I have recently been on Pinterest looking up vintage neckties like my life depends on it. So many actresses, from Elle Fanning and Ayo Edebiri to Brooke Shields and Kelly Ripa, are wearing suits to their big red carpets. Artists like boygenius and Doechii are performing with in plays on classic old school rockstar fits and uniforms.
This idea has been on my mind for a while. The tomboy has always been part of my own self-concept, but I think that sometimes people misunderstand tomboys as being uninterested in fashion or as rejecting any concept of “personal style” because the idea is girly or something. But it’s like, no, babe. We’re dressing like boys on purpose.


But then last fall, I opened TikTok and a video from one of my fave fashion creators, Dara Allen popped up on my For You Page, and I will alway stop to listen to her wisdom. She posted a video posing in a hoodie, a leather jacket, and a pair of blue jeans. “The chicest, most stylish women of all time have always kind of been tomboyish,” she said in a reply to that video. “That Jane Birkin effect? It’s so chic when a girl looks like a boy, and I’ve always always felt this, and I’ve always connected with that gamine, boyish, impish, mischievous type of style.”

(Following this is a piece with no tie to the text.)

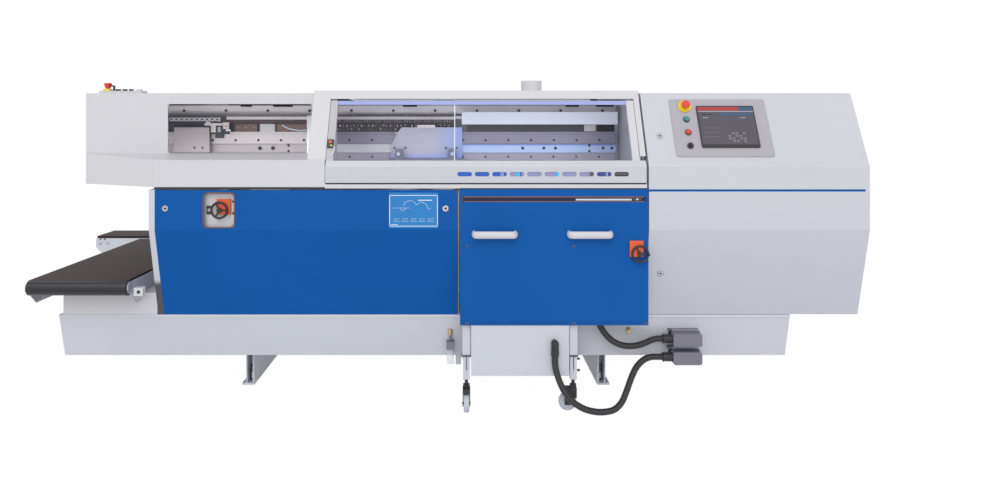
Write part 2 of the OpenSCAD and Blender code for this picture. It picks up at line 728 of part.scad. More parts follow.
door_zs = [base_top + 2, bend_z, slant_z, roof_z - 2];
door_gap = 2;
shell_set = return_d + door_gap;
hinge_d = 200;
knuckle_r = 7;
hinge_zs = [640, 1080];
door_pin_r = 4;
door_pin_x = cabinet_end - knuckle_r;
door_pin_y = front_y + hinge_d;
swing_room = 4.5;
wall_y = door_pin_y + knuckle_r + swing_room;
jamb_d = 8;
jamb_gap = 1.5;
module cabinet_shell() {
    edge = cabinet_end - 2 * knuckle_r;
    jamb_x = edge - jamb_gap;
    color(white) {
        along_x(cabinet_x, cabinet_x + sheet) polygon(concat(
            [for (z = [base_top, bend_z, slant_z, roof_z]) [front_at(z, shell_set), z]],
            [[rear_y, roof_z], [rear_y, base_top]]));
        span([cabinet_end - sheet, wall_y, base_top], [cabinet_end, rear_y, roof_z]);
        for (z = [base_top, roof_z - sheet]) {
            span([cabinet_x, front_at(z + sheet, shell_set), z], [edge, rear_y, z + sheet]);
            span([edge - 1, wall_y, z], [cabinet_end, rear_y, z + sheet]);
        }
        span([cabinet_x, rear_y - sheet, base_top], [cabinet_end, rear_y, roof_z]);
        // jamb behind the hinge gap
        span([jamb_x - sheet, door_pin_y - jamb_d, base_top], [jamb_x, wall_y + sheet, roof_z]);
        span([jamb_x - sheet, wall_y, base_top], [cabinet_end, wall_y + sheet, roof_z]);
        // lower hinge knuckles
        for (z = hinge_zs) difference() {
            union() {
                translate([door_pin_x, door_pin_y, z - 22]) cylinder(r = knuckle_r, h = 20);
                span([cabinet_end - sheet, door_pin_y, z - 22], [cabinet_end, wall_y + 1, z - 2]);
            }
            translate([door_pin_x, door_pin_y, z - 23]) cylinder(r = door_pin_r + clear, h = 22);
        }
    }
}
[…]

She further expanded on her point of view of tomboy style as a fashion stylist and editor, as well as a trans woman. “I find it so frustrating that the dolls are not afforded the luxury of playing in that wheelhouse and using that language of fashion. I was just so sick of that because it feels like such a natural inclination of mine. So one must be the change they want to see in the world. So while it’s not for all, it’s for me.”

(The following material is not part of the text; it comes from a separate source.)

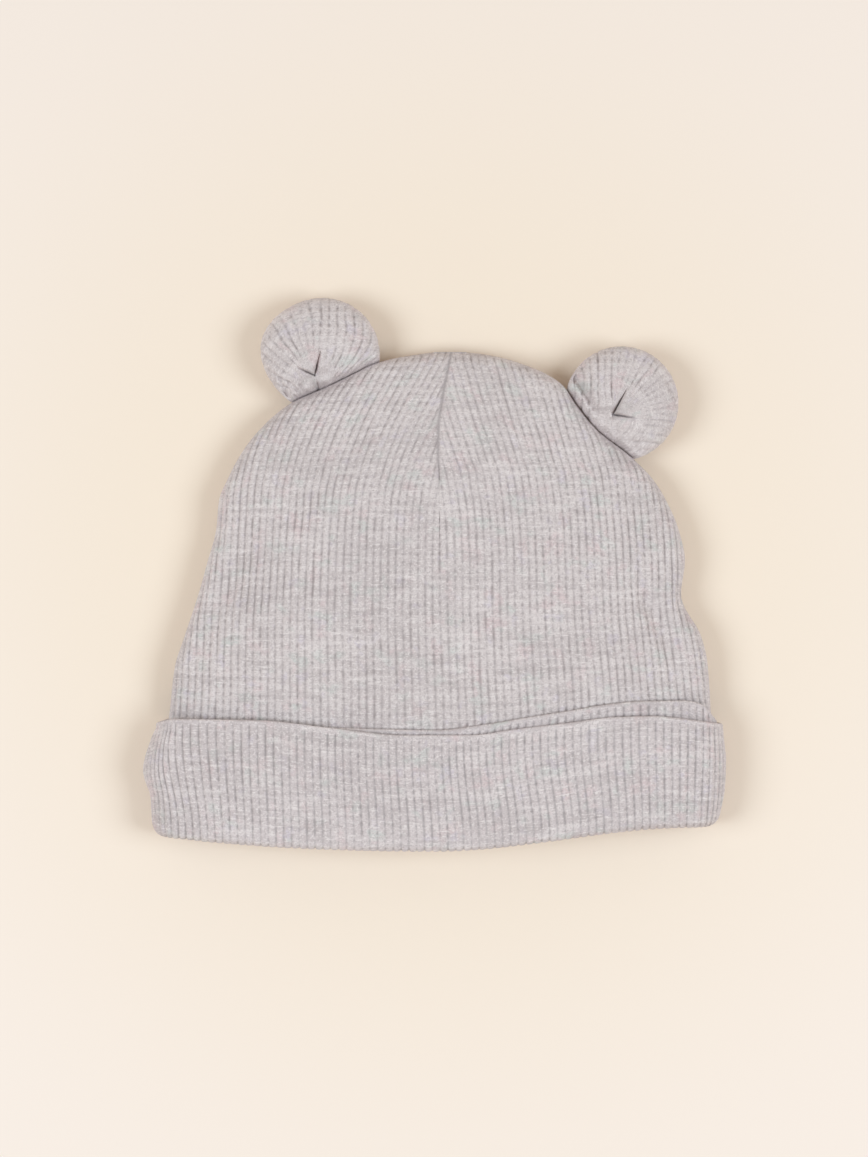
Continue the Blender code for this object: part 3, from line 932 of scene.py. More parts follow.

The philosophies with which we choose to express ourselves outwardly, especially as it pertains to gendered expressions, are much deeper than that. I wrote about it in an editor’s letter for our fashion issue last fall, about how style can’t be about rules of engagement as much as it has to be about our interactions and processings of the real world. Obviously femininity and masculinity have been performed by all genders across time, but we live in a particularly precarious time for trans and nonbinary people. It’s worth mentioning that gender nonconformity has always been popular within those communities, regardless of fashion’s acceptance of that. That being said, queerness has always been fashionable, avant garde, and imaginative, even when it’s gone unacknowledged, and therefore it’s no surprise that there’s something incredibly stylish about subversions of femininity and masculinity. From Donna Tartt to Chloe Sevigny to Doechii, fashionable women have always left room for ambiguity, and that’s why we stay obsessed with them to this day. It’s precisely in that rejection of the gendered dressing they inherited that their style truly shines.
And okay, I overstated what I meant. Girlhood isn’t “over.” Some people will always dress like that. Some people who started dressing in the coquette style that when it became dominant will continue dressing like that. The coquettish look, the girlhood era, all of that gave incredible and legacy-cementing popularity to designers like Simone Rocha, SHUSHU/TONG, Sandy Liang, and more, and those labels will have customers for life following this era. And people have been staking claim over “an end” to “the bows trend” for ages now, and I do personally think they’re wrong and a little annoying. It’s definitely not a new trend, but I find people love to claim something as “over” so they can act like they were early to when it eventually does die down. Hate to break it to you ladies and gentlemen, a party isn’t over just because you leave.